Spatial computing blends our digital and physical experiences across nearly imperceptible boundaries that mesh the physical and digital worlds into a single digital canvas. Using AI and other technologies to support new interactions, spatial computing delivers spatial experiences that enable people to communicate and interact with each other, the physical world, and other computing machines. Unlike in previous eras, digital devices now have the ability to intuit and learn from both the physical world and human behaviors and have unbounded access to the world’s data and computing power. Spatial computing asks us to reimagine our interactions with others and our physical and digital worlds, rewriting the rules for living, working, playing, and communicating.
Platform Implications
Spatial computing seamlessly integrates mixed reality (MR), augmented reality (AR), and virtual reality (VR) into a cohesive new computing platform, laying the groundwork for a diverse spectrum of immersive experiences. As a platform, spatial computing lets us create new content, products, experiences, and services in both physical and virtual environments, and enables them to interact seamlessly. A key implication of spatial computing is that it extends computing into everything people can see, feel, touch, experience, or communicate with or through.
Although spatial computing is a relatively new term to the masses, since its introduction with the Apple Vision Pro, the shift toward more natural and spatial ways of interacting with machines has been underway for a while.
Formerly, we divided user experiences into physical environments, comprising people, devices, rooms, and furniture, and the digital render—that is, everything we see on a screen. Spatial computing removes that boundary. We’re integrating digital assets such as three-dimensional (3D) user interfaces, avatars, and audio into the physical world around the user, enabling people to interact with both digital information and the physical world in a blended and natural way.

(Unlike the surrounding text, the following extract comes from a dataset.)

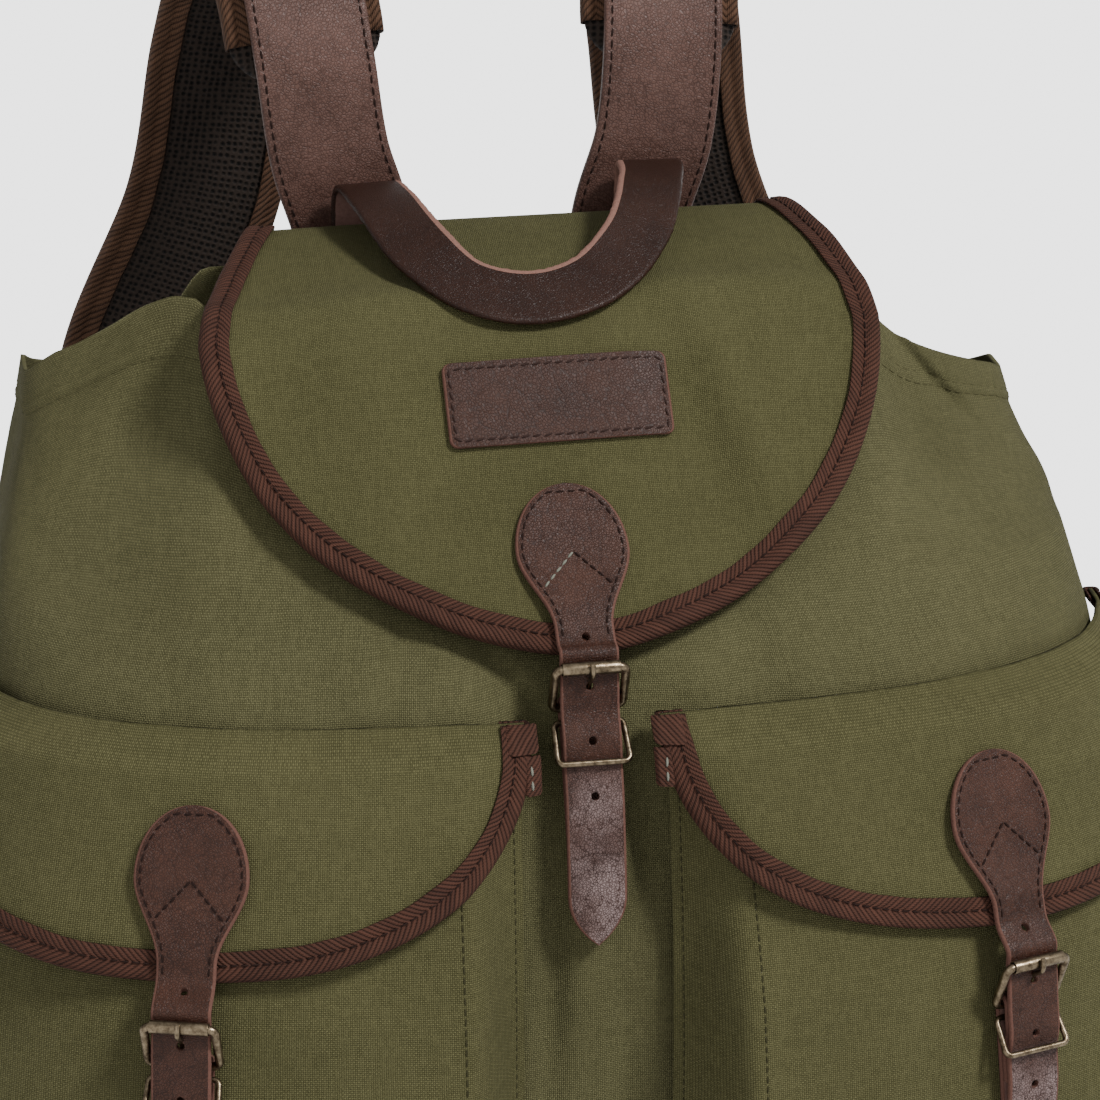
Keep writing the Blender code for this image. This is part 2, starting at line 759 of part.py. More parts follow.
def strap_rows(seat, over_lid):
    """The strap's middle line as out and height: over the lid or flap, behind the roller, and down."""
    heel = seat.heel_height
    rows = list(over_lid)
    rows += [
        (HEEL_OUT + 0.0034, heel + ROLLER_UP + 0.0045),
        (HEEL_OUT + 0.0036, heel + ROLLER_UP),
        (HEEL_OUT + 0.0046, heel + ROLLER_UP / 2),
        (HEEL_OUT + 0.0053, heel),
    ]
    return rows + tail_rows(seat)


def teardrop_edge(length):
    """The right edge of a strap that starts as a teardrop and ends in a rounded point."""
    right = [(0.0, 0.0)]
    for step in range(1, 7):
        turn = math.radians(90 * step / 6)
        along = TEARDROP_TIP_TO_WIDEST * (1 - math.cos(turn))
        right.append((TEARDROP_WIDTH / 2 * math.sin(turn) ** 0.95, along))
    neck = TEARDROP_LENGTH - TEARDROP_TIP_TO_WIDEST
    for step in range(1, 6):
        share = step / 5
        across = lerp(TEARDROP_WIDTH / 2, STRAP_WIDTH / 2, smoothstep(share))
        right.append((across, TEARDROP_TIP_TO_WIDEST + neck * share))
    for step in range(5):
        turn = math.radians(90 * step / 5)
        along = length - STRAP_POINT_LENGTH * (1 - math.sin(turn))
        right.append((STRAP_WIDTH / 2 * math.cos(turn) ** 0.8, along))
    return right + [(0.0, length)]


def make_strap(seat, over_lid, name):
    ribbon = local_ribbon(seat, strap_rows(seat, over_lid))
    prong_height = seat.heel_height + PRONG_CROSSING
    crossings = [along for along, point in zip(ribbon.lengths, ribbon.points) if point.z > prong_height]
    below = [along for along, point in zip(ribbon.lengths, ribbon.points) if point.z <= prong_height]
    heights = [ribbon.at(crossings[-1])[0].z, ribbon.at(below[0])[0].z]
    share = (heights[0] - prong_height) / (heights[0] - heights[1])
    prong_along = lerp(crossings[-1], below[0], share)
    holes = [half_hole(prong_along, stretch=0.0042)]
    for step in (-1, 1, 2):
        holes.append(half_hole(prong_along + step * STRAP_HOLE_PITCH))
    sheet = cut_punched_strip(teardrop_edge(ribbon.length()), holes, STRAP_LEATHER, ribbon.creases())
    bend_sheet(sheet, ribbon.place, name, "leather")


def anchor_back(seat, down):
    """The middle of the anchor's inner layer at a distance below the heel bar."""
    lift = 0.0005 + ANCHOR_LEATHER / 2
    return max(seat.backing(seat.heel_height - down) + lift, HEEL_OUT - FOLD_RADIUS)


def anchor_rows(seat):
    """The anchor strap's middle line: up the surface, round the heel bar and down in front."""
    heel = seat.heel_height
    rows = [(anchor_back(seat, down), heel - down) for down in (ANCHOR_LENGTH, 0.028, 0.016, ANCHOR_NECK)]
    for step in range(7):
        turn = math.radians(180 * step / 6)
        rows.append((HEEL_OUT - FOLD_RADIUS * math.cos(turn), heel + FOLD_RADIUS * math.sin(turn)))
    layer = ANCHOR_LEATHER + GAP + 0.0002
    for down, apart in ((ANCHOR_NECK, ANCHOR_NECK_DEPTH), (0.016, layer), (0.0275, layer)):
        rows.append((anchor_back(seat, down) + apart, heel - down))
    return rows


def make_anchor(seat, name):
    rows = anchor_rows(seat)
    ribbon = local_ribbon(seat, rows)
    turn_start, turn_end = ribbon.lengths[4], ribbon.lengths[10]
    width, spare = ANCHOR_SLOT
    slot = half_slot(turn_start - spare, turn_end + spare, width)
    half, end, corner = ANCHOR_WIDTH / 2, ribbon.length(), 0.002
    edge = [(0.0, 0.0), (half - corner, 0.0), (half, corner), (half, end - corner), (half - corner, end), (0.0, end)]
    sheet = cut_punched_strip(edge, [slot], ANCHOR_LEATHER, ribbon.creases())
    bend_sheet(sheet, ribbon.place, name, "leather")


def wire_loop(points, wire, name, cyclic=True, finish_name="antique_brass"):
    """A bent wire through world points."""
    curve = bpy.data.curves.new(name, "CURVE")
    curve.dimensions = "3D"
    curve.bevel_depth = wire / 2
    curve.bevel_resolution = 1
    curve.use_fill_caps = not cyclic
    spline = curve.splines.new("POLY")
    spline.points.add(len(points) - 1)
    for point, co in zip(spline.points, points):
        point.co = (*co, 1)
    spline.use_cyclic_u = cyclic
    drawn = bpy.data.objects.new(name, curve)
    RUCKSACK.objects.link(drawn)
    mesh = bpy.data.meshes.new_from_object(drawn.evaluated_get(bpy.context.evaluated_depsgraph_get()))
    bpy.data.objects.remove(drawn, do_unlink=True)
    shape = bmesh.new()
    shape.from_mesh(mesh)
    bmesh.ops.remove_doubles(shape, verts=shape.verts, dist=1e-6)
    bmesh.ops.recalc_face_normals(shape, faces=shape.faces)
    piece = add_piece(name, to_mesh(shape, name), finish_name)
    piece.data.shade_smooth()
    return piece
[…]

Since spatial applications rely on AI, they can understand context. Implicit user cues inform sensors that track gestures, gaze, emotions, and other biometric information within the context of user objectives and activities. This means people can now interact with digital assets as naturally as they might with physical objects.
Four Design Principles for Spatial Computing
So how can UX designers get started with spatial computing? Punchcut’s Immersive Design team has been working on spatial-design solutions and have put together some starting principles relating to designing for spatial computing in its current state of evolution. In brief, these spatial-design principles include the following:
Immerse intentionally.
Strategize spatially.
Naturalize interactions.
Engage the senses.
These spatial-design principles provide a good place to start. Let’s explore them in greater depth.
1. Immerse Intentionally.
Ensure that the spatial-computing experience uses appropriate levels, or models, of immersion. Spatial computing can offer a full spectrum of levels of immersion, starting in physical space where the user currently exists; through mixed reality, which integrates digital information into the physical world; all the way to a fully virtual environment that exists only in the digital world. Although spatial experiences can be more fluid than traditional, screen-only experiences, there are optimal levels or degrees of immersion that work better for certain use cases.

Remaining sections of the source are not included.